Farah Salka was one of the activists who took on the case. As she began to probe the details, all sorts of questions ignored in the police report began to emerge. “Why did she kill herself if that her only source of funding? Maybe because she wasn’t getting her salary on a monthly basis and thereby felt helpless at the situation of her daughter?” Unfortunately, despite activists’ efforts, police and the employer’s unwillingness to cooperate in conducting a serious investigation mean the details of Samoay’s death will most likely remain forever shrouded in mystery.
“Five migrant workers dead this month”
The tragic story of Samoay’s death is not by any means an exception. Every week in Lebanon, an average of one migrant worker is found dead, according to a Human Rights Watch in 2009, the latest year for which data is available. As of the date of publishing, at least 5 migrant workers have died this month, according to sources tracking the deaths at Migrant Worker Task Force.
All of these deaths have been treated cursorily by the Lebanese police, and in at least one case there is strong evidence to suggest that police violence is the actual cause of death. Despite this, there will be no punishment, and there will be no headlines demanding justice for these migrant workers’ deaths. But, if some activists have their way, there will be fury, and there will be shaming.
“It is like some dog…died in the street”
Salka, a member of Anti-Racism Movement and the Migrant Worker Task Force, which helped organize the vigil, commented that, “The situation with migrant domestic workers and racism as a whole in this country has reached horrendous levels. And until the day comes when enough people and voices are shouting against that, it shall continue as such.”
Priya Subedi, an active member of the Lebanese chapter of the Non-Resident Nepalese Association and one of the independent investigators on the case concurred. “Every time migrant workers die here, it is ignored. It is like some dog or something died in the street. I feel that at least she [Samoay[ was lucky that everyone went there and we prayed for her.”
“We will hold accountable the authorities and murderers”
On Sunday afternoon, Samoay’s former neighbors looked down on to the vigil with varied reactions. Some residents of the apartment building looked down solemnly, while others laughed and joked around as the crowd below mourned a young woman and a lost friend.
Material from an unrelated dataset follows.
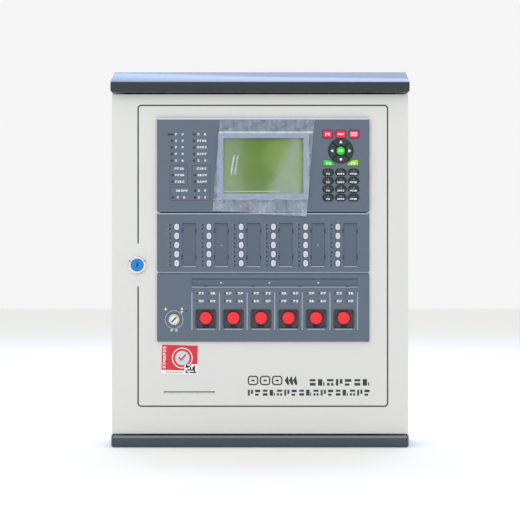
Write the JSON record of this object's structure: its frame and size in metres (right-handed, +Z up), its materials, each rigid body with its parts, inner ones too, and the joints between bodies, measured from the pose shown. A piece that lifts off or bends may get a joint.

One migrant worker, a Nepalese woman and friend of some of the mourners, took note of the vigil from her balcony and tried to communicate with them. When her madame noticed the vigil, however, she came out, forced the young woman to come back inside, and shut the curtain closed.
The grief of the vigil contrasted with rage at a post-vigil meeting held at a Nepalese restaurant in Dora. As the smell of momos and Nepalese curry wafted through the crowded café’s air, mourners debated the future of migrant workers in Lebanese society. In the face of public indifference and police negligence at the violence and racism, the future they agreed, was in the hands of activists.
Mirna Haidar, a members of Anti-Racism Movement, said “We will not be satisfied until employer’s treat their workers like human beings, and those who abuse them live in fear. We will blow the whistle… and we will not be silenced on murders, violence, and racism.”
She continued, “Samoays vigil is only the beginning of honoring who died, were killed, [or] suicided under very harsh circumstances. We will hold accountable the authorities and murderers.”